By Nick Assinder
Political Correspondent, BBC News website
The Tories do not necessarily expect victory in their bid to defeat the government's 24 hour drinking proposals - but that is not the point.
By forcing this issue back into the Commons, the opposition is actually engaged in a game of "name and shame".
Theresa May thinks vote is a winner
Tory spokesman Theresa May - who discovered a little-used piece of parliamentary procedure to spark the vote - believes the public is not in favour of extended licensing laws.
So it is only right that MPs should be made to show where they stand on the issue so they can be held responsible when, as she expects, it all goes horribly wrong with an increase in drink-related incidents.
And if that leads to any sort of backbench Labour rebellion it will be a bonus for the opposition at a time when it believes Tony Blair is still in shock after the defeat of his anti-terror laws.
The fact that the vote is being held on an Opposition debate day - when ministers are generally freed from the need to be around to vote at Westminster - means there is an outside chance the legislation could actually be blocked.
Either way, to use Mrs May's own words, this is a "no brainer". There is, she believes, no way the Opposition can lose this one.
She points to the apparent irony of the fact that, just a week before the new laws are supposed to come into effect, the government is also launching its toughest, and most controversial anti-drinking campaign ever.
"If you give people longer to drink, they will drink more," she argues.
And that will inevitably add to the widely accepted problem of binge drinking in Britain which the new campaign is designed to combat.

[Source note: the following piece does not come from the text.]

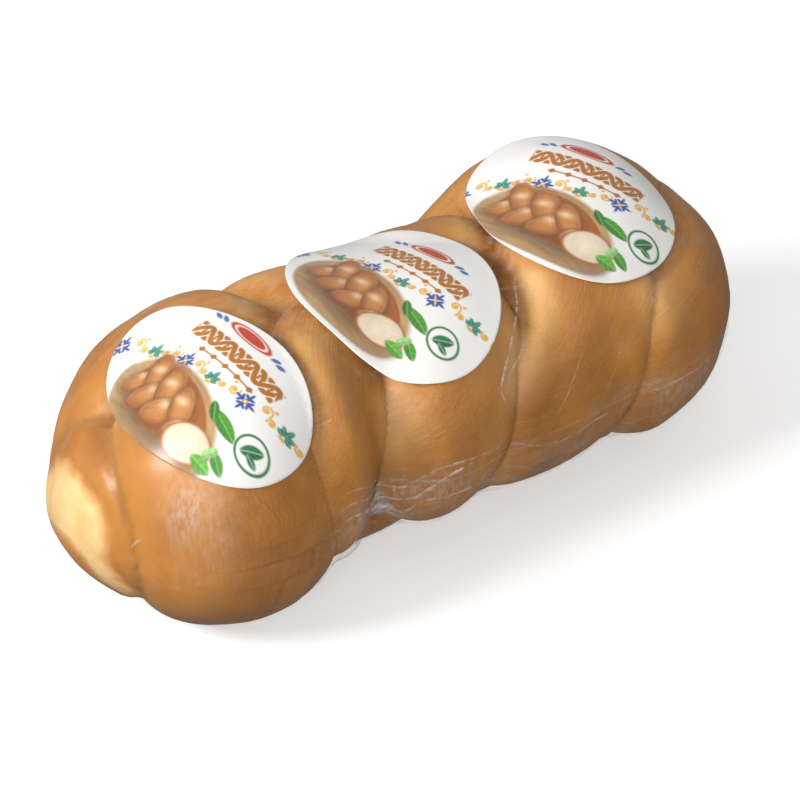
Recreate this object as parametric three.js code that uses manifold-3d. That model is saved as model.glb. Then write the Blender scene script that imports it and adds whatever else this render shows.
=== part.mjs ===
// Braided smoked mozzarella in clear film, with three oval labels.
// Millimetres, +Z up. The braid lies along X, its near end at -X; the origin is on the
// supporting surface, under the middle of the loaf.
import * as THREE from 'three';
import * as BufferGeometryUtils from 'three/addons/utils/BufferGeometryUtils.js';
import Module from 'manifold-3d';

// ---------------------------------------------------------------- driving dimensions
const CORE_Z = 52;            // height of the loaf's core line
const CORE_NEAR = -88;        // where the near round end starts
const CORE_FAR = 88;          // where the far round end starts
const HALF_WIDTH = 68;        // envelope, sideways
const RISE = 62;              // envelope, above the core line
const DROP = 58;              // envelope, below the core line (cut flat by the surface)
const END_REACH = 60;         // envelope, past the core line's ends
const SECTION_POWER = 2.45;   // 2 is an ellipse, higher is squarer
const CREASE_DEPTH = 17;      // depth at which a crease stops tightening
const CREASE_POWER = 1.7;     // above 1: flat lobes and tight creases
const CHEESE_FLOOR = 0.7;     // underside of the cheese
const PRESSED = 0.9;          // how far the loaf's own weight closes the creases underneath
const FILM_GAP = 0.3;         // between cheese and film
const FILM_THICKNESS = 0.4;
const SEAM_Z = 47;            // height of the weld between the two film webs
const SEAM_GAP = 0.3;
const FILM_SAG_SIDE = 8;      // how far the film sinks into a crease, on the sides
const FILM_SAG_TOP = 3;       // and under the labels
const LABEL_SAG = 2;          // how far a label sinks into a crease
const LABEL_LIFT = 1.0;       // underside of a label above the loaf's envelope
const LABEL_THICKNESS = 0.3;

const AROUND = 36;            // facets round the loaf
const ALONG = 27;             // facets along the core line
const END_RINGS = 8;          // facets over each round end

// The three strands: x, y, z and radius at points along each. A strand comes over the top from
// one side, dives under the next one and comes up again on the other side.
const STRANDS = [
  [[-101, -24, 34, 38], [-102, -34, 46, 39.5], [-99, -20, 66, 37], [-66, 14, 54, 33], [-42, 30, 51, 36],
   [-14, 16, 64, 34], [18, -14, 48, 36], [50, -34, 50, 38], [76, -16, 70, 37], [100, 14, 50, 38],
   [116, 26, 54, 38], [122, 14, 52, 39]],
  [[-127, 2, 44, 34], [-118, 4, 44, 34], [-92, -14, 50, 31], [-67, -32, 56, 35], [-48, -14, 66, 35],
   [-14, 14, 50, 34], [14, 28, 46, 35], [40, 16, 66, 35], [84, -16, 46, 36], [108, -31, 50, 39],
   [124, -10, 56, 39]],
  [[-104, 18, 50, 32], [-99, 24, 56, 36], [-74, 14, 68, 35], [-38, -14, 52, 35], [-15, -33, 55, 37],
   [10, -16, 68, 36], [52, 14, 52, 36], [82, 31, 58, 40], [102, 14, 74, 38], [118, 0, 56, 38]],
];
const STRAND_STEPS = 14;

// Brings the middle of the whole package over the origin.
const CENTRE_SHIFT = [-0.94, -0.42];

// How full the back and the front of the loaf are along X.
const FULL_BACK = [[-150, 0.95], [-90, 1.0], [-45, 0.93], [-10, 0.92], [30, 0.88], [60, 0.95], [95, 1.07], [150, 1.10]];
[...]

Ministers, on the other hand, believe the public is on their side and that it would be unjust to punish the majority of sensible "grown up" drinkers because of the activities of a few immature trouble makers.
The new laws allow pubs and clubs to stay open for longer - even 24 hours if they so chose - but they also give the police the toughest powers yet to combat binge drinking.

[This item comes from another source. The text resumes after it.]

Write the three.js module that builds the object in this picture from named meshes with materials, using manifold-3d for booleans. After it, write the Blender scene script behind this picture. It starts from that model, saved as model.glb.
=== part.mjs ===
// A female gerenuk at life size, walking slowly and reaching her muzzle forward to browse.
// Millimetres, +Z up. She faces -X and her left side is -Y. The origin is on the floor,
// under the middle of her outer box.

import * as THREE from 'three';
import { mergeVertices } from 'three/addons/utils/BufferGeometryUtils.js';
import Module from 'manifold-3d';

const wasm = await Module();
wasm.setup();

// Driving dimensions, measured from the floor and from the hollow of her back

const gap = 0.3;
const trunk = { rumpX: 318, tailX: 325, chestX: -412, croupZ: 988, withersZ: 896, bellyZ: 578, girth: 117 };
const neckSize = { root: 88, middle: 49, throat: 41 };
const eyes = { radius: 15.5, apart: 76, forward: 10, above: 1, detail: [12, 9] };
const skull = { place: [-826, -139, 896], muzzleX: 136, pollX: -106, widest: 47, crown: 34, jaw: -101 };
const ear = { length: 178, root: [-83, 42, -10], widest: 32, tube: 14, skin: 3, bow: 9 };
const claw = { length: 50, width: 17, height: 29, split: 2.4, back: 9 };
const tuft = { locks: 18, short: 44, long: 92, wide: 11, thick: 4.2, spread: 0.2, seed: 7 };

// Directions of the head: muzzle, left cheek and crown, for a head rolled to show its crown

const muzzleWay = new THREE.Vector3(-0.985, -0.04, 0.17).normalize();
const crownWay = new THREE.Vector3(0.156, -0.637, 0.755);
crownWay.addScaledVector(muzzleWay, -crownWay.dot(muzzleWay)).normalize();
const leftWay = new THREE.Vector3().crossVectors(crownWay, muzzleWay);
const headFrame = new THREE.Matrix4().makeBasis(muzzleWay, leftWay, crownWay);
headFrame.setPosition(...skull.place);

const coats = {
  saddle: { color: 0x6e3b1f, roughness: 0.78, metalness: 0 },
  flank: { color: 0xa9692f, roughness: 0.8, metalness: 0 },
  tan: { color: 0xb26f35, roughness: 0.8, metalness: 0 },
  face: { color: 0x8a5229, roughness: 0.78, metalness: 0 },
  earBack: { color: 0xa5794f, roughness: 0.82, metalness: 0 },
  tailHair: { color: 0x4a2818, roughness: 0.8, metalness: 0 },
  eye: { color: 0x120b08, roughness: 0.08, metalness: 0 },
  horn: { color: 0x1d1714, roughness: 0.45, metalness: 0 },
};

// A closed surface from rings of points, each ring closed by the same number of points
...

According to the minister responsible, James Purnell, it is all part of a package designed to combat drunken behaviour by stopping eleven o'clock "speed drinking" and widening the type of places where late drinking is allowed, while also refusing to tolerate drunken behaviour.
"The important thing is to give the police the powers they need and then
treat the rest of us like grown-ups," he said.
To stop the changes now would cause chaos and probably anger in the run-up to Christmas.
The government is expected to win the vote, but what this row displays is the Tories' determination to keep the government on the back foot at every possible opportunity.